The Applicant is a state university student who was subjected to an investigation by the university administration due to a social media account post of a news article regarding the university. Further to the investigation, the Applicant received a disciplinary punishment of suspension on the grounds that they “engaged in acts inside or outside the institution that harm the honor and dignity of the personnel of the institution.” The Applicant appealed the university administration’s decision. The court of first instance approved the Applicant’s objection, but the regional administrative court found the university administration’s decision to be lawful. The applicant applied to the Constitutional Court claiming that their freedom of expression, rights to education and fair trial were violated.

What does the decision cover?

The Constitutional Court evaluated the allegations as a whole within the scope of right to education and stated that the restrictions of rights and freedoms must (i) have lawful basis, (ii) rely on legitimate causes under the Constitution and (iii) comply with the needs of a democratic society and the principle of proportionality, according to Article 13 of the Constitution.

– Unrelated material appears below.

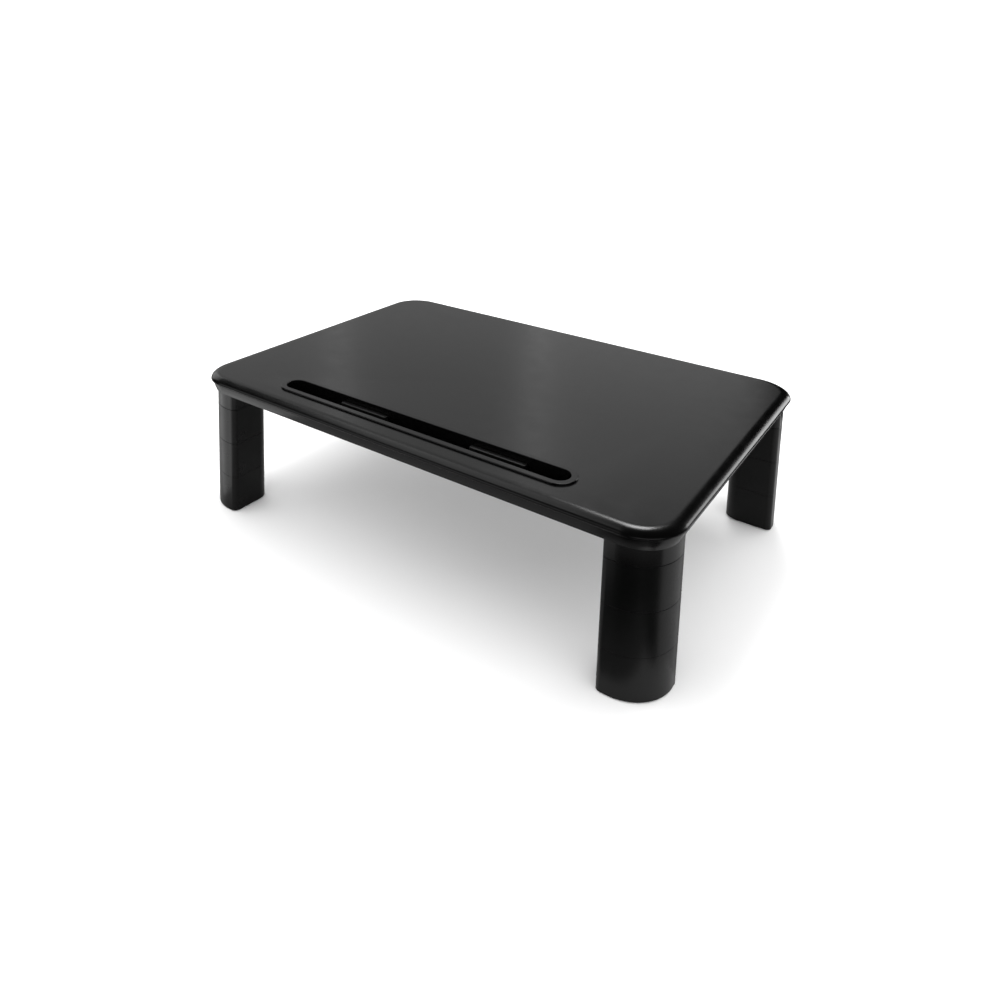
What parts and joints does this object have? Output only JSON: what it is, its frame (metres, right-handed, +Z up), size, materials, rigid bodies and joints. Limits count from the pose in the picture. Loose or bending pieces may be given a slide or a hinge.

The Constitutional Court decided that interference with the right to education must have a legal basis for being based on Article 54 of Law No. 2547 and rely on legitimate cause as part of the measures to maintain the discipline and order of the educational institution. However, while evaluating compliance with the needs of a democratic society, the Constitutional Court stated that the restrictions on fundamental rights must correspond to a compulsory social need and be the last resort. In addition, the Constitutional Court pointed out that the restriction on the right to education should also be evaluated whether it has an impact on the fundamental rights and freedoms protected by the Constitution, such as freedom of expression, freedom of religion and belief, and the right to respect for private life. The Constitutional Court evaluated that interferences affecting the use of these rights would be in violation of Article 13 of the Constitution.

The Constitutional Court further evaluated that the Applicant’s expression was the cause of the punishment and accordingly, the interference with the Applicant’s right to education was related to the freedom of expression. The Constitutional Court evaluated that while maintaining the discipline and order of the educational institution constitutes a legitimate aim, an intervention that would eliminate the individual’s freedom of expression or make it difficult to exercise in order to achieve this aim cannot be accepted.

The Constitutional Court indicated that the scope of intervention for disciplinary purposes on actions and expressions of students pursued outside of institutions’ premises is rather narrow. Therefore, sanctions against the actions and expressions that take place outside the institution can only apply if such actions seriously affect the order of the institution. Furthermore, the Constitutional Court indicated that the Applicant shared the news article subject to the complaint without providing any comments. Regardless of the accuracy of the content of the news, merely sharing a newspaper article on social media accounts must not automatically result in a sanction. This will prevent free and open discussion on matters of public concern. The Constitutional Court considered that accepting otherwise would make the existence of freedom of expression questionable.

Finally, the Constitutional Court emphasized that the interventions to the freedom of expression of students must be related to the level of education. As the level of education increases, the interventions to the freedom of expression must decrease. Accordingly, different opinions must be tolerated in universities and must benefit from protection of freedom of expression. In light of these, the Constitutional Court decided that the Applicant’s right to education was violated, as the regional administrative court was not able to indicate a compulsory social need for the disciplinary punishment and could not provide relevant and sufficient grounds.


This Decision of the Constitutional Court is especially important as it contains detailed assessments of students’ freedom of expression. In this context, it is explained in detail that freedom of expression should have a broad application in universities. Pursuant to the Decision, interventions to the freedom of expression must not eliminate or aggravate the exercise of the right even if the intervention pursues a legitimate aim. Furthermore, it is evaluated that the field of intervention to expressions and actions outside of educational institutions are rather narrow. Finally, sharing news on social media accounts without providing any comments, regardless of the accuracy of the news, should be considered within the scope of freedom of expression.